現代技術が「ヒューマンセンス」を奪い取った

 
 我々の“センス”はこの20年足らずの間に、完全に崩壊しつつあるように思います。現代技術はどれほどの手作業を奪い取ったか。それはどれほどの「ヒューマンセンス」を奪い取ったかということです。「ヒューマンセンス」を失う、これは感動のない悲しい世界です。人間には「ヒューマンセンス」が必要です。それは本質的なリアリティを感じる感覚であり、自然とともに生きようとする人類生存のための最後の鍵だと思うのです。
 
シューマッハは警告しました。
「技術というものは、大きさ、早さ、力を自ら制御する原理を認めない。従って均衡、調整、浄化の力が働かないのである。自然界の微妙な体系の中に持ち込まれると、技術とりわけ現代の巨大技術は異物時には“化け物”となって作用する。」
 
 我々はまさしくこの状況を、今体験しているのです。
 
 この社会は、その多くが自然の原理に対して行き過ぎたものになっているのではないでしょうか。

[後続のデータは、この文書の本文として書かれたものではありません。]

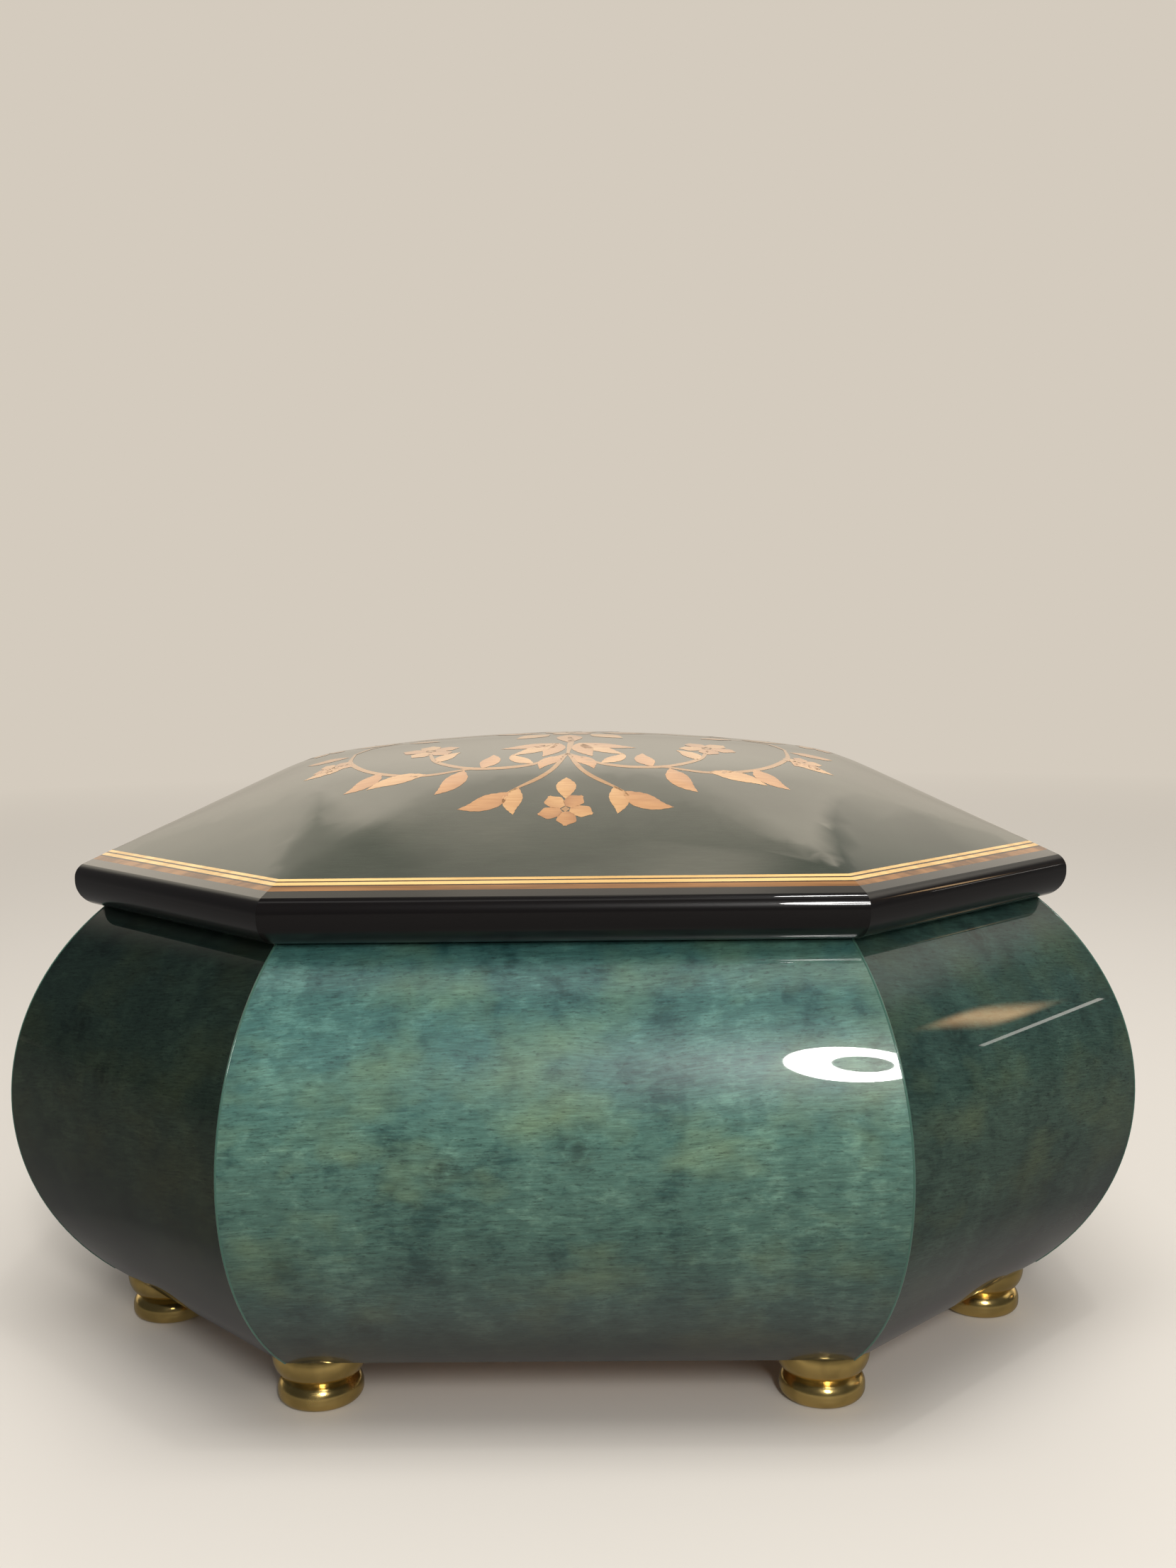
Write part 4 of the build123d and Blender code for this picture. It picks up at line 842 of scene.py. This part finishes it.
# Floor: it runs into the backdrop's colour far off, and gloss sees a painted reflection on it
PALE = rgb(212, 203, 190)
DIM = (0.05, 0.052, 0.055, 1)
FLOOR_REACH = 12
floor_mesh = bpy.data.meshes.new("floor")
floor_work = bmesh.new()
bmesh.ops.create_grid(floor_work, x_segments=2, y_segments=2, size=FLOOR_REACH)
floor_work.to_mesh(floor_mesh)
floor_work.free()
floor = bpy.data.objects.new("floor", floor_mesh)
bpy.context.scene.collection.objects.link(floor)
paint = Paint("floor_paint")
paint.set(Base_Color=rgb(214, 208, 200), Roughness=0.55, Specular_IOR_Level=0.25)
rays = paint.add("ShaderNodeLightPath").outputs
far = paint.add("ShaderNodeVectorMath", operation="LENGTH")
paint.put(far.inputs[0], paint.coordinates())
distance = far.outputs["Value"]
faded = paint.math("MULTIPLY", paint.grey(distance, 0.55, 1.6), rays["Is Camera Ray"])
mirrored_share = paint.grey(distance, 0.1, 0.16, 0.55, 0.88)
painted_reflection_share = paint.math("MULTIPLY", mirrored_share, rays["Is Glossy Ray"])
heading = paint.add("ShaderNodeVectorMath", operation="NORMALIZE")
paint.put(heading.inputs[0], paint.coordinates())
behind = paint.grey(paint.split(heading.outputs[0])["Y"], 0.5, 0.9)
# Painted reflection for gloss: dim in front and at the sides, pale behind, covering less of the
# lit floor near the box
painted_reflection = paint.mix(behind, DIM, PALE)
glow = paint.add("ShaderNodeEmission")
paint.put(glow.inputs["Color"], paint.mix(rays["Is Camera Ray"], painted_reflection, PALE))
share = paint.math("MAXIMUM", faded, painted_reflection_share)
surface = paint.blend(share, paint.shader.outputs[0], glow.outputs[0])
paint.put(paint.nodes["Material Output"].inputs["Surface"], surface)
floor_mesh.materials.append(paint.material)
floor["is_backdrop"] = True

world = bpy.data.worlds.new("studio")
bpy.context.scene.world = world
world.use_nodes = True
sky = Tree(world.node_tree)


def rising(value, low, high):
    """Smooth rise from 0 to 1 between two angles in degrees."""
    return sky.grey(value, math.radians(low), math.radians(high), smooth=True)


def between(value, low, high, soft):
    """1 between two angles in degrees, falling off softly at each."""
    up = rising(value, low - soft, low + soft)
    return sky.math("MULTIPLY", up, rising(value, high + soft, high - soft))


axes = sky.split(sky.add("ShaderNodeTexCoord").outputs["Generated"])
to_front = sky.math("MULTIPLY", axes["Y"], -1.0)
elevation = sky.math("ARCSINE", axes["Z"])
from_back = sky.math("ARCTAN2", sky.math("ABSOLUTE", axes["X"]), axes["Y"])
from_front = sky.math("ARCTAN2", axes["X"], to_front)

# What gloss shows behind the box: a tall bright screen, with its top an arch and then a slope
ARCH_START = 8
ARCH_REACH = 6
ARCH_POWER = 2.1
ARCH_FALL = -3.2
ARCH_TOP = 57
SLOPE = -0.73
SLOPE_TOP = 49.7
SCREEN_TINT = (1, 0.89, 0.74)
SCREEN_LEVELS = [(0.0, 0.6), (0.15, 0.82), (0.3, 1.3), (0.5, 2.0), (0.75, 2.5), (1.0, 2.1)]
SCREEN_HEIGHT = 60
past = sky.math("SUBTRACT", from_back, math.radians(ARCH_START))
past = sky.math("DIVIDE", sky.math("MAXIMUM", past, 0.0), math.radians(ARCH_REACH))
drop = sky.math("POWER", past, ARCH_POWER)
arch = sky.math("MULTIPLY_ADD", drop, math.radians(ARCH_FALL), math.radians(ARCH_TOP))
slope = sky.math("MULTIPLY_ADD", from_back, SLOPE, math.radians(SLOPE_TOP))
below_top = sky.math("SUBTRACT", sky.math("MAXIMUM", arch, slope), elevation)
on_screen = rising(below_top, -5, 3.5)
screen_stops = [(spot, (*[level * t for t in SCREEN_TINT], 1)) for spot, level in SCREEN_LEVELS]
screen_place = sky.math("DIVIDE", elevation, math.radians(SCREEN_HEIGHT))
screen = sky.ramp(screen_place, screen_stops, smooth=False)

# Round it a dim room: paler above the screen, most of all on the left, a strip of light in
# front, and on the right a pale wash over a warm window
on_left = sky.grey(axes["X"], 0.05, -0.3, smooth=True)
above = sky.mix(on_left, (0.6, 0.57, 0.5, 1), (1.05, 0.97, 0.8, 1))
room = sky.mix(rising(from_back, 62, 40), DIM, above)
in_front = sky.grey(to_front, 0.1, 0.3, smooth=True)
strip = sky.math("MULTIPLY", between(elevation, 63.5, 72.5, 3.5), in_front)
room = sky.mix(strip, room, (0.55, 0.54, 0.52, 1))
wash = sky.math("MULTIPLY", between(from_front, 88, 128, 8), between(elevation, 27, 60, 5))
room = sky.mix(wash, room, (0.8, 0.74, 0.64, 1))
pane = sky.math(
    "MULTIPLY", between(from_front, 104.0, 105.8, 0.9), between(elevation, 13.2, 18.6, 1.2)
)
room = sky.mix(pane, room, (5.2, 3.3, 1.7, 1))


def background(node, colour, strength):
    """Light of the world in one colour."""
    sky.put(node.inputs["Color"], colour)
    sky.put(node.inputs["Strength"], strength)
    return node.outputs[0]


soft = background(sky.nodes["Background"], (1.0, 0.985, 0.96, 1), 0.42)
seen = background(sky.add("ShaderNodeBackground"), sky.mix(on_screen, room, screen), 1.0)
shown = background(sky.add("ShaderNodeBackground"), PALE, 1.0)
rays = sky.add("ShaderNodeLightPath").outputs
reflected = sky.math("MAXIMUM", rays["Is Glossy Ray"], rays["Is Transmission Ray"])
surroundings = sky.blend(reflected, soft, seen)
surface = sky.blend(rays["Is Camera Ray"], surroundings, shown)
sky.put(sky.nodes["World Output"].inputs["Surface"], surface)


def direction(azimuth, height):
    """Where a lamp stands, in degrees; azimuth 0 is in front of the box and 90 on its right."""
    a, e = math.radians(azimuth), math.radians(height)
    return Vector((math.sin(a) * math.cos(e), -math.cos(a) * math.cos(e), math.sin(e)))


def lamp(name, place, distance, target, shape, size, watts, colour, seen_in_gloss):
    """Area lamp that stands at a distance from its target, towards place, and faces it."""
    light = bpy.data.lights.new(name, "AREA")
    light.shape = shape
    light.size, light.size_y = size
    light.energy = watts
    light.color = colour
    holder = bpy.data.objects.new(name, light)
    back = direction(*place)
    holder.location = Vector(target) + back * distance
    holder.rotation_mode = "QUATERNION"
    holder.rotation_quaternion = back.to_track_quat("Z", "Y")
    holder.visible_glossy = seen_in_gloss
    bpy.context.scene.collection.objects.link(holder)


BOX_MIDDLE = (0, 0, 0.07)
KEY_SPOT = (0.056, -0.1, 0.08)
EDGE_SPOT = (0.053, -0.093, 0.099)
RIGHT_SPOT = (0.1, -0.07, 0.083)
DAYLIGHT = (1, 0.98, 0.95)
WHITE = (1, 0.99, 0.97)
WARM = (1, 0.94, 0.86)
lamp("key", (10, 31), 1.3, KEY_SPOT, "ELLIPSE", (0.13, 0.34), 6, DAYLIGHT, True)

# Dark shade in the middle of the key lamp, which gives its reflection an open centre
SHADE_DISTANCE = 1.27
SHADE_SIZE = (0.03, 0.075)
toward_key = direction(10.6, 31)
shade_mesh = bpy.data.meshes.new("key_shade")
shade_work = bmesh.new()
bmesh.ops.create_circle(shade_work, cap_ends=True, segments=48, radius=1.0)
shade_work.to_mesh(shade_mesh)
shade_work.free()
shade = bpy.data.objects.new("key_shade", shade_mesh)
shade_paint = Paint("key_shade_paint")
shade_paint.set(Base_Color=(0.01, 0.01, 0.012, 1), Roughness=1.0)
shade_mesh.materials.append(shade_paint.material)
shade.rotation_mode = "QUATERNION"
shade.rotation_quaternion = toward_key.to_track_quat("Z", "Y")
shade.location = Vector(KEY_SPOT) + toward_key * SHADE_DISTANCE
shade.scale = (*SHADE_SIZE, 1)
shade.visible_camera = False
shade.visible_diffuse = False
shade.visible_shadow = False
bpy.context.scene.collection.objects.link(shade)
shade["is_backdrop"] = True

lamp("ceiling", (36, 77), 1.4, EDGE_SPOT, "ELLIPSE", (0.12, 0.05), 1.2, WHITE, True)
lamp("shelf", (104.3, 9.7), 1.2, RIGHT_SPOT, "RECTANGLE", (0.124, 0.016), 0.02, WARM, True)
lamp("overhead", (10, 75), 1.5, BOX_MIDDLE, "RECTANGLE", (1.2, 0.8), 15, WHITE, False)
lamp("front_fill", (25, 25), 1.6, BOX_MIDDLE, "RECTANGLE", (0.8, 0.8), 6, DAYLIGHT, False)

# Camera at the photograph's viewing angle; its focal length is in pixels of the photograph
FOCAL = 2228.4
PHOTO_HEIGHT = 2212
SENSOR = 36
EYE = (0.00918, -0.41236, 0.16451)
YAW, PITCH, ROLL = -0.0117, 0.0893, 0.0116
ahead = Vector((math.sin(YAW), math.cos(YAW), 0))
forward = ahead * math.cos(PITCH) - Vector((0, 0, math.sin(PITCH)))
up_level = ahead * math.sin(PITCH) + Vector((0, 0, math.cos(PITCH)))
right_level = Vector((math.cos(YAW), -math.sin(YAW), 0))
right = right_level * math.cos(ROLL) - up_level * math.sin(ROLL)
up = right_level * math.sin(ROLL) + up_level * math.cos(ROLL)
camera_data = bpy.data.cameras.new("camera")
camera_data.sensor_width = SENSOR
camera_data.lens = FOCAL * SENSOR / PHOTO_HEIGHT
camera_data.clip_start = 0.01
camera_data.clip_end = 60
camera = bpy.data.objects.new("camera", camera_data)
bpy.context.scene.collection.objects.link(camera)
turn = Matrix((right, up, -forward)).transposed()
camera.matrix_world = Matrix.Translation(EYE) @ turn.to_4x4()
bpy.context.scene.camera = camera

bpy.context.scene.view_settings.view_transform = "Standard"

low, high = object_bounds()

地球が、そして人間が悲しいものにならないためにも、新たな道においてさらなる間違いをおかさないよう復興をしていかなければなりません。
 
 「私には実際、何ができるのでしょうか」。その答えは決して簡単ではありません。「各自が自分のこころを整えること、それが答えである。」とシューマッハは言います。「そしてその手引きは、科学、技術に求めても得ることができない。科学、技術の価値。それはすべてそれが仕える目的に左右されるからである。しかし、我々は人類の英知の伝統の中にこの手引きを今でも見いだすことができるのではないか。」
 
 我々がいま直面している課題は、世界地球全体の課題です。この問題を解決する上で本当に役に立つ技術、人間と自然の調和をもたらす技術とはどのようなものであるかを見極めることが最も大切なことだと思います。
 
 「人間らしい」とはどういうことなのか。分野や職種に関わらず、あらゆる場面で、私たち一人ひとりがこの問いの答えを探していきましょう。